I don't think macro policy work is necessarily the answer either. To be sure, I would rather live in a country where we feel strongly enough about human rights that we give anyone who is unable to feed their family money to do so. I would rather live in a country with closed borders that has a reasonable number of visas and a humane policy for dealing with people who are living here illegally. But more than that, I want to live in a world without poverty and inequality. I want to live in a world where you can make enough working as a cashier at Safeway that you don't need food stamps to buy a bagel and banana on your lunch break. I want to live in a world where our border is open to anyone who wants to come across it, and more than that, I want to live in a world where we don't have thousands of people willing to risk death to come here because they can find meaningful, well-paying work at home. I want to live in a world where we don't need food stamps as much as we don't need food banks. And that world is never going to come about through government reform.

I'm not going to end with an answer or a compromise. I know I need to read more, and think more.

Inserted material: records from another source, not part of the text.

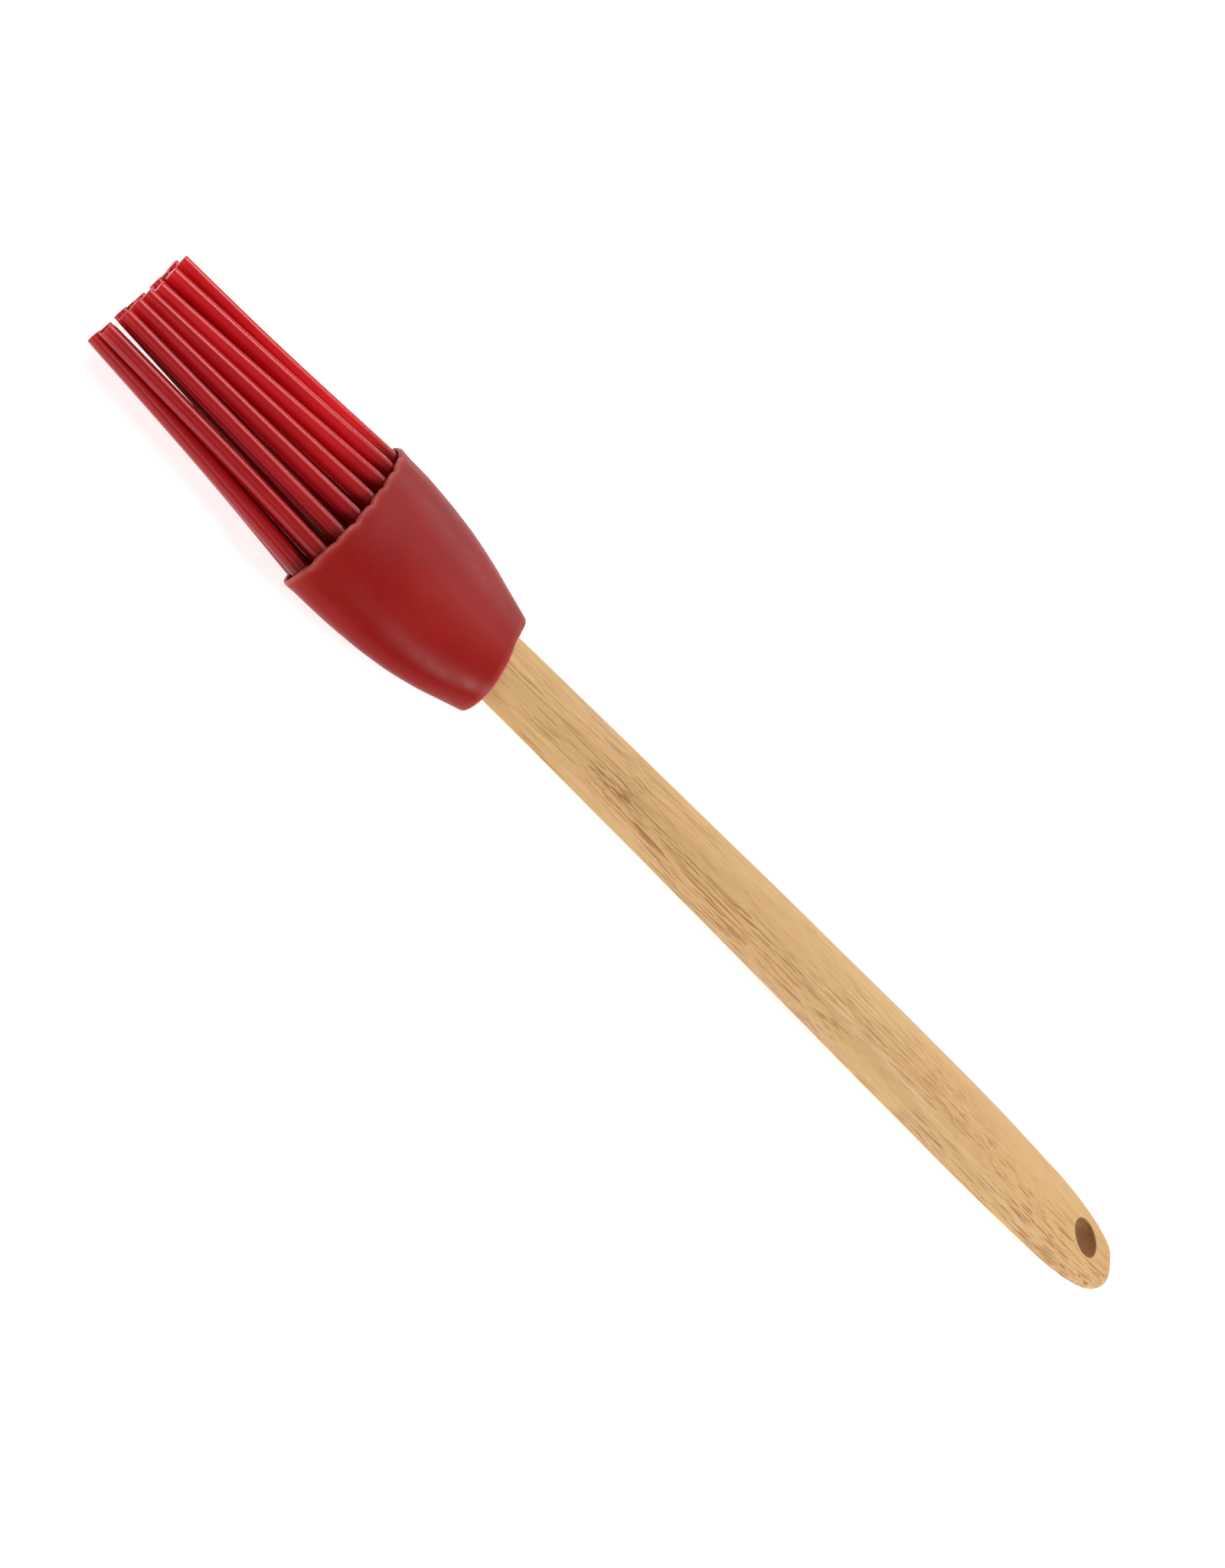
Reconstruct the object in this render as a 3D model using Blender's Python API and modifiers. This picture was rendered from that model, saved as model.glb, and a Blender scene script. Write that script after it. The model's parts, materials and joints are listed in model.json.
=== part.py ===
"""Pastry brush: a flat-oval wooden handle with a hanging hole, a silicone sleeve that
pushes onto the handle's end, a bristle block set in the sleeve's mouth, and 23 tapered
silicone bristles in an oval tuft.

Metres, +Z up. The brush lies flat, its long axis along X with the tips towards +X and its
wide faces up and down. Lengths below are in millimetres; "u" is the distance from the
hanging end along the brush, and the tips are at u = LENGTH.
"""

import math

import bmesh
import bpy
import numpy as np
from mathutils import Matrix, Vector

MM = 0.001

# ---------------------------------------------------------------- sizes, mm
LENGTH = 270.0          # hanging end to bristle tips
AXIS_Z = 7.95           # height of the long axis over the table

# Handle: half width and half thickness along u. The thickness is constant round the hanging
# hole, so both wide faces are truly flat there.
HANDLE_HALF_WIDTH = [(0.0, 1.4), (0.5, 5.05), (2.0, 6.55), (4.5, 7.95), (8.0, 9.1), (13.0, 10.15),
                     (22.0, 10.9), (38.0, 10.8), (70.0, 9.35), (110.0, 7.55), (150.0, 6.55),
                     (190.0, 6.0), (214.0, 5.6)]
HANDLE_HALF_THICK = [(0.0, 2.3), (0.6, 2.65), (1.6, 2.8), (5.0, 2.8), (17.0, 2.8), (32.0, 3.4),
                     (60.0, 4.9), (90.0, 5.7), (115.0, 5.9), (150.0, 5.5), (190.0, 4.9),
                     (214.0, 4.5)]
HANDLE_STATIONS = [0.0, 0.12, 0.4, 0.9, 1.6, 2.6, 4.0, 5.5, 8.0, 12.0, 17.0, 21.0, 26.0, 32.0,
                   40.0, 50.0, 60.0, 70.0, 80.0, 90.0, 100.0, 115.0, 130.0, 150.0, 170.0, 190.0,
                   200.0, 211.4]
HANDLE_POWER = 2.3
HANDLE_FLAT = 0.26      # share of the half width that is flat
TENON_END = 212.0
HOLE_U, HOLE_R = 9.9, 4.0

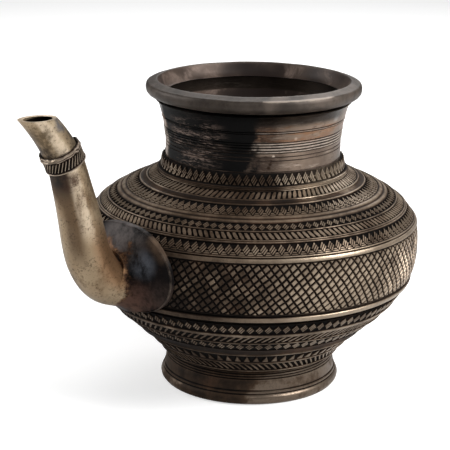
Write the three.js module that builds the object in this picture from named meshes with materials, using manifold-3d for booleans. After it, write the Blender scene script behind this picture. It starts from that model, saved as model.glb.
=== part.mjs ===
// A holy water pot: a squat round vessel on a ring foot, with a tall neck and a curved pouring spout.
// Millimetres, +Z up. The pot stands on its foot and the spout points towards -X.
import Module from 'manifold-3d';
import * as THREE from 'three';
import { mergeVertices } from 'three/addons/utils/BufferGeometryUtils.js';

const wasm = await Module();
wasm.setup();

// Driving dimensions of the turned body, from the ground up.
const FOOT_HEIGHT = 16.4;
const FOOT_BASE_RADIUS = 39;
const FOOT_SWELL = 2;
const FOOT_BAND_HEIGHT = 5.2;
const FOOT_WALL = 2.4;
const WAIST_RADIUS = 37;
const BOWL_RISE = 49.3;
const BOWL_FOOT_RADIUS = 37.6;
const BELLY_RADIUS = 75.4;
const SHOULDER_RISE = 33;
const COLLAR_RADIUS = 41.8;
const COLLAR_RISE = 6.5;
const COLLAR_FLARE = 1.2;
const NECK_RADIUS = 39.2;
const NECK_RISE = 34.2;
const NECK_FLARE = 2.1;
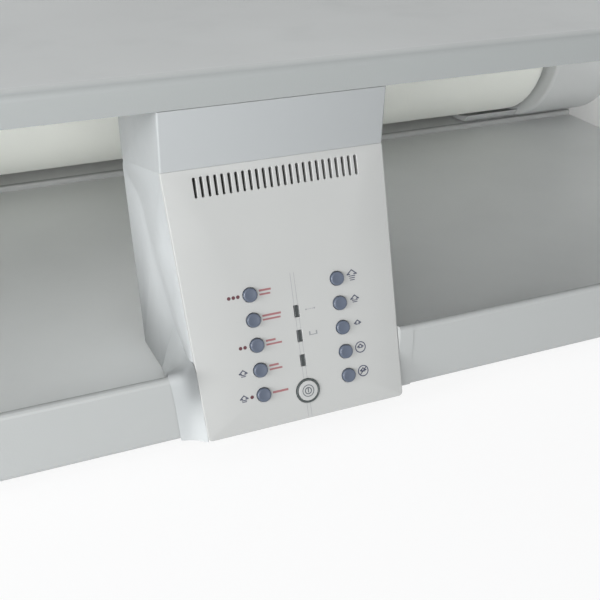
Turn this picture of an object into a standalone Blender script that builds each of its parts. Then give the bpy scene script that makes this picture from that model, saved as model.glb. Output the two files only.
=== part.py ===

I know you can do macro and micro. I know there are options and people who've thought about this before.

But I would like to ask you to spend just a few seconds of your life right now thinking about some of these people. Think about the people who, right now, are walking across the Arizona desert in search of a better life, the people who are half-crazy with heat and dehydration and have nothing to keep them going except hope and prayer. Think about the people who work one or two jobs and have food stamps and still can't afford to feed their families, the people who skip meals and pretend they're not hungry so their kids won't go to school with empty stomachs. These people are not literary devices or abstractions. They exist right now, in this country. If that's something that you believe should change, think about something you want to do. Something you would do if you had time. Anything. Anything at all. And even if you can't do it right now, keep it with you. Pass it on.